Another British sex offender who “always changed his name”, according to a court in Belgium last year, was Samuel Kinge. He was jailed for six years for his role in a paedophile ring that triggered the country’s largest investigation into child abuse images.
Samuel Kinge, a Briton and part of a paedophile ring, was jailed for six years in Belgium
Kinge, 40, was one of four men convicted in phase one of a criminal inquiry into a secret database containing nine million photographs showing the abuse of children from infancy to adolescence. Most were boys. The men were found guilty of child abuse, inciting sexual offences against children, human trafficking and the production, possession and distribution of child abuse images. The Belgian prosecutor described it as the “most horrific case I have ever seen”.
It was as Daniel Kinge, an award-winning Warwickshire primary school teacher, that he was first sentenced in 2005 after he admitted nine charges of making indecent images of children and one of possessing indecent photographs of young boys.

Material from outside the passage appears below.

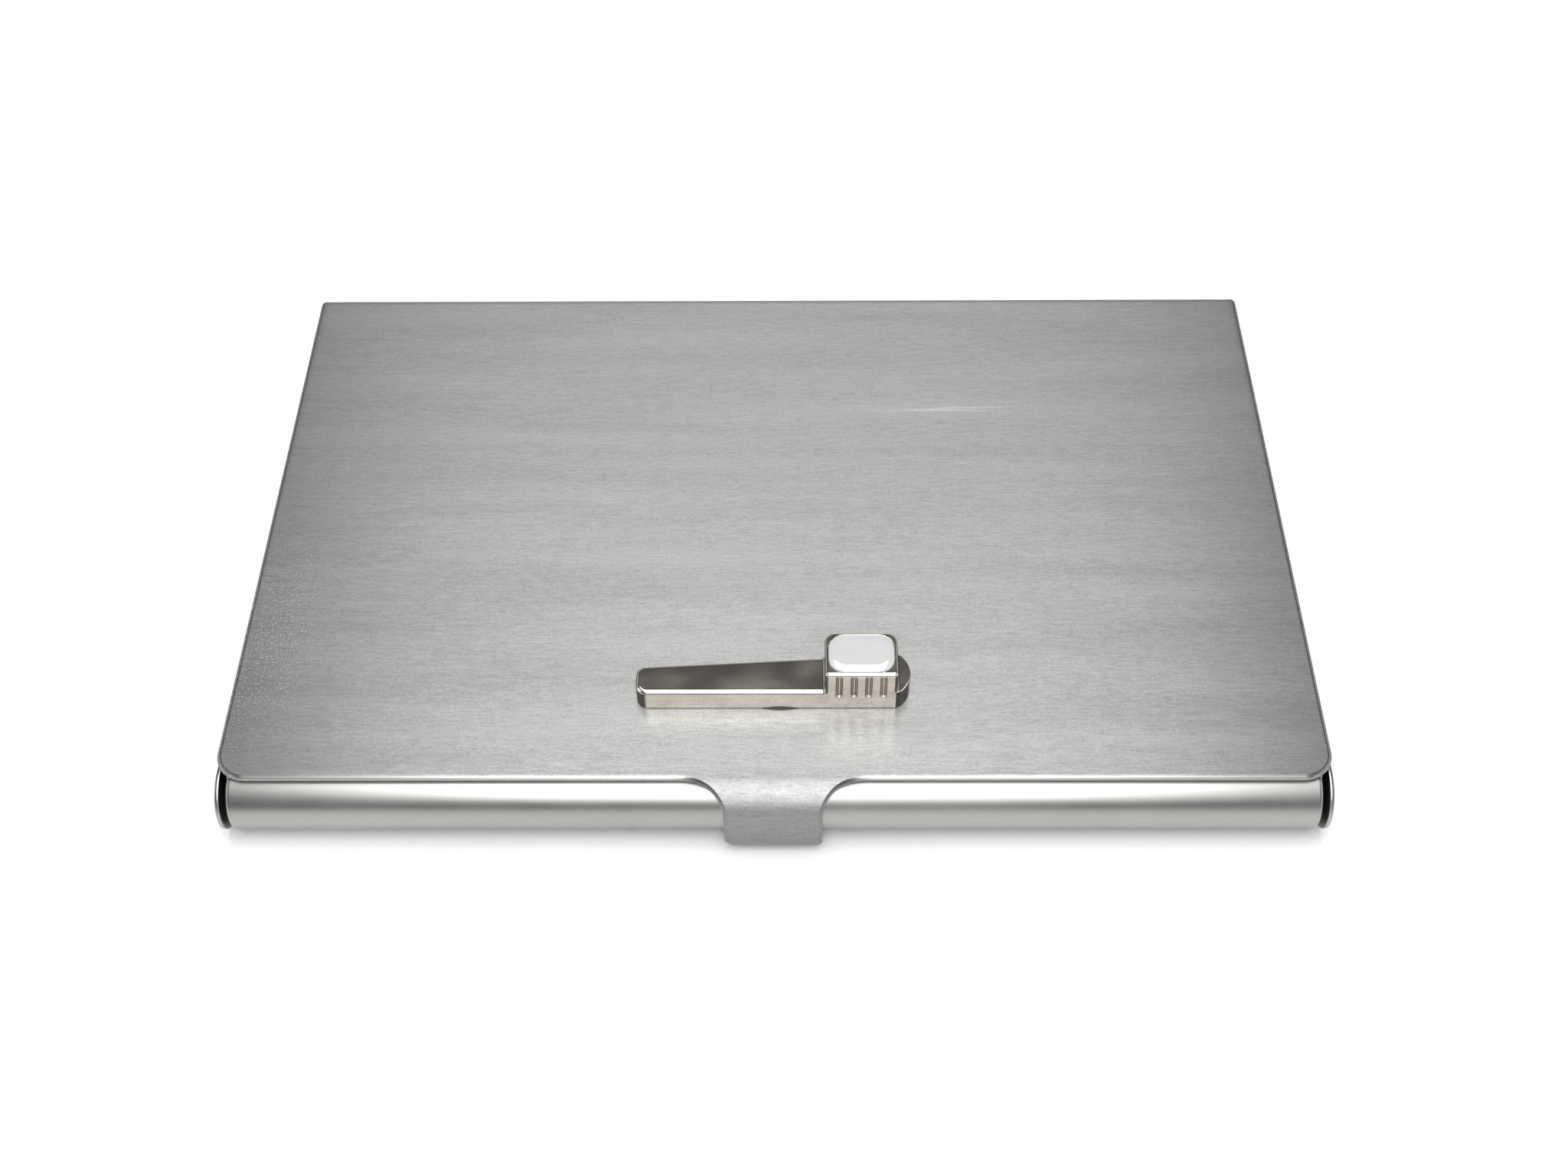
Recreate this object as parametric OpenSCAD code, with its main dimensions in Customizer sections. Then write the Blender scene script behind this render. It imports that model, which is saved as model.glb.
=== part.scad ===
// Hinged sheet-metal business card case with a cast toothbrush ornament on its lid.
// The origin is the centre of the underside. +X is right, +Y is to the hinge and +Z is up.
// The closed lid lies flat on top. It swings up about the two rivets at the back.

/* [Case] */
// Width across the side walls
case_w = 94; // [92:0.5:98]
// Depth of the lid's top, from its front edge to its back
lid_d = 59.2; // [58:0.1:61]
// Height of the closed case without the ornament
case_h = 7; // [7:0.1:7.4]
// Thickness of the tray's sheet
tray_t = 0.4; // [0.4:0.05:0.5]
// Thickness of the lid's sheet
lid_t = 0.5; // [0.5:0.05:0.6]
// Gap between the closed lid and the tray
lid_gap = 0.3; // [0.2:0.05:0.3]
// Outer radius of the bends along the tray's bottom edges
bend_r = 0.8; // [0.7:0.1:1]

/* [Front roll] */
// Distance from the lid's front edge back to the roll's axis
roll_back = 1.1; // [0.9:0.1:1.3]
// Gap between each end of the roll and the cheek beside it
cheek_gap = 0.3; // [0.3:0.05:0.6]
// Radius that turns the roll's ends inwards
roll_end_r = 0.5; // [0.5:0.1:1.1]
// Depth of the lip that runs back from the roll over the cards
roll_lip = 8; // [6:0.5:10]
// Width of the thumb notch in that lip
notch_w = 30; // [20:1:40]
// Depth of the thumb notch
notch_d = 4.5; // [2:0.5:5]

/* [Side lips] */
// Width of the lips that fold in from the side walls over the cards
side_lip_w = 3.5; // [2.5:0.5:5]
// Length of those lips
side_lip_l = 36; // [20:1:38]

/* [Lid] */
// Corner radius at the front of the lid
lid_front_r = 2.6; // [1.5:0.1:4]
// Corner radius at the back of the lid
lid_back_r = 0.8; // [0.4:0.1:1]
// Outer radius of the bend from the lid's top into its spine
spine_bend_r = 1; // [0.8:0.1:1]
// Height of the spine's lower edge above the ground
spine_z = 1.3; // [1.3:0.1:1.6]

/* [Tongue] */
// Width of the tongue
tongue_w = 8.3; // [6:0.1:12]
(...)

Jailed for nine months, barred from using a computer with a web connection and banned from working with children indefinitely, he was ordered to register as a sex offender for ten years.
After announcing his own death on the Friends Reunited site, Kinge changed his name by deed poll to Samuel Kinge and soon launched Sparklebox, a widely admired and much used online lesson planning resource for primary school teachers.
In autumn 2009 he was again held. Police found 424 indecent images of children on his computer. He was jailed for 12 months at Worcester crown court after pleading guilty to 17 charges of making indecent images of children.
He received a 15-year sexual offences prevention order and was banned from contact with children aged under 16.
Police returned to court in the autumn of 2010 to seek and gain a foreign travel order that banned Kinge from visiting Uganda until 2015. Officers found evidence that he had twice made undeclared trips there and had contact with children at an orphanage.